Depuis le 15 avril 2023, la capitale du Soudan, Khartoum, est l'épicentre des combats entre les Forces armées soudanaises du général Bourhane et les paramilitaires des Forces de soutien rapide (FSR) du général Hemedti. Ces dernières, issues des milices « Janjawids », qui ont participé au génocide du Darfour au début des années 2000, sont accusées de perpétrer d'innombrables violences contre les femmes dans les zones sous leur contrôle. Ces atrocités poussent de plus en plus de Soudanaises, quelques milliers, à rejoindre les rangs de l'armée régulière.

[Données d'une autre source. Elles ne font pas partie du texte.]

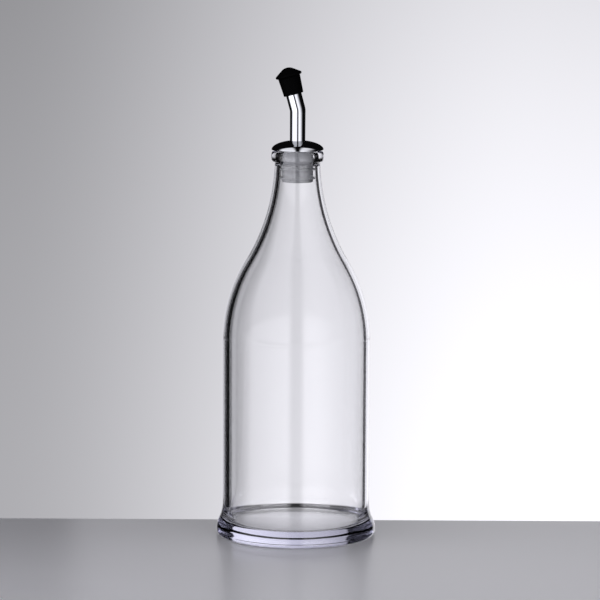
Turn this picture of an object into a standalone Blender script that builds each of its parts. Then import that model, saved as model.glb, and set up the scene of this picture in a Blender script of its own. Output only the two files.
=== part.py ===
"""Empty oil cruet: a clear moulded bottle, a grey stopper, a steel collar, a bent spout and a rubber cap.

The origin is the middle of the foot where the bottle stands. +Z runs up the bottle's axis, and the
spout leans towards -X. All sizes are metres.
"""
import math

import bmesh
import bpy
from mathutils import Matrix, Vector

# Bottle, outside
BODY_R = 0.04245
FOOT_R = 0.0460
FOOT_FLAT_R = 0.0436
FOOT_HOLLOW_R = 0.0398
FOOT_HOLLOW_DEPTH = 0.0006
FOOT_HOLLOW_EDGE = 0.0008
FOOT_RIM_LOW_Z = 0.0024
FOOT_RIM_HIGH_Z = 0.0038
FOOT_RIM_BEND_R = 0.0100
FLARE_BEND_R = 0.0222
SHOULDER_Z = 0.1120
SHOULDER_BEND_R = 0.0920
NECK_R = 0.0130
NECK_BEND_R = 0.1150
NECK_TOP_Z = 0.2160

# Lip round the mouth
LIP_R = 0.0151
LIP_MIDDLE_Z = 0.2191
LIP_HALF_HEIGHT = 0.0031
MOUTH_Z = 0.2225
MOUTH_LAND_R = 0.0129
MOUTH_R = 0.0113
MOUTH_CHAMFER = 0.0008

# Bottle, inside
WALL = 0.0036
NECK_WALL = 0.00245
WALL_THINS_FROM_Z = 0.1600
FLOOR_Z = 0.0073
FLOOR_FILLET_R = 0.0025

# Stopper in the neck
STOPPER_R = 0.0089
STOPPER_BOTTOM_Z = 0.2044
STOPPER_TOP_Z = 0.2252
STOPPER_CHAMFER = 0.0008
FIN_HEIGHTS = (0.2069, 0.2120, 0.2149)
FIN_R = 0.0102
FIN_FOOT_HALF = 0.00055
FIN_TIP_HALF = 0.00035

# Domed collar over the lip
COLLAR_R = 0.0150
COLLAR_RIM_Z = 0.2229
COLLAR_RISE = 0.0055
COLLAR_SHEET = 0.0008

# Spout tube
SPOUT_R = 0.0045
SPOUT_BORE_R = 0.0040
SPOUT_BOTTOM_Z = 0.2054
SPOUT_CORNER_Z = 0.2455
SPOUT_LEAN = math.radians(15.0)
SPOUT_BEND_R = 0.0090
SPOUT_TIP = 0.0188

# Cap on the spout, measured along the leaning tube
CAP_START = 0.0093
CAP_FOOT_R = 0.0057
CAP_TOP_R = 0.0064
CAP_FOOT_EDGE = 0.0003
CAP_FLANGE_R = 0.0076
CAP_FLANGE_HALF = 0.00085
CAP_FLANGE_AT = 0.0113
CAP_LENGTH = 0.01575
CAP_TIP_BEND_R = 0.0060
CAP_CONE_NORMAL = math.radians(54.0)
CAP_ROOF_AT = 0.0099
CAP_ROOF_EDGE = 0.0006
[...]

Dans la cour d'une école pour fille reconvertie en camp d'entrainement à Hay El-Chati, une centaine d'apprenties soldates se tiennent au garde-à-vous. Avant la guerre, Riham El-Hadi, 18 ans, aurait dû passer le baccalauréat.
Elle s'est retrouvée piégée dans les combats à Khartoum : « On était coincées dans un quartier. On ne pouvait pas sortir. Mais on pouvait les voir. Les paramilitaires frappaient, pillaient. Il y a eu des viols. Ils pénétraient dans les maisons et prenaient les filles de force devant leurs parents. C'est arrivé à ma voisine. Des hommes enturbannés sont arrivés. Ils portaient l'uniforme des Forces de soutien rapide. Ils ont enlevé la fille et ils l'ont emmené dans un endroit inconnu. Après quelques jours, on a essayé de payer une rançon pour la ramener chez elle, mais on a appris qu'elle avait été violée et tuée. »
« Je défends ma patrie, je défends les filles qui ont été violées »
La plupart de ces femmes ont fui les zones contrôlées par les troupes du général Hemedti. Désormais, engagées sous les drapeaux, du côté de l'armée régulière, elles apprennent la discipline militaire, le maniement des armes, le kung-fu et le tir : « Je m'appelle Rana Mohammed Osman. Ce qui m'a poussé à m'enrôler dans l'armée, c'est ce que j'ai vu de mes yeux. Ce que nous avons vu, ça ne se décrit pas. Ça ne se raconte pas. Nous avons été témoins d'innombrables violences. Nous avons vu des vieillards se faire battre. Des filles se faire violer. Aujourd'hui, je suis convaincu d'être à la bonne place. Ici, je défends ma patrie, je défends les filles qui ont été violées. Je veux participer à l'effort de guerre. J'espère qu'ils m'enverront au front. »
S'il y a peu de chance que ces femmes soient déployées un jour sur le champ de bataille, savoir porter une arme, les rassure. Toutes sont unanimes, elles ne se sont jamais senties aussi vulnérables.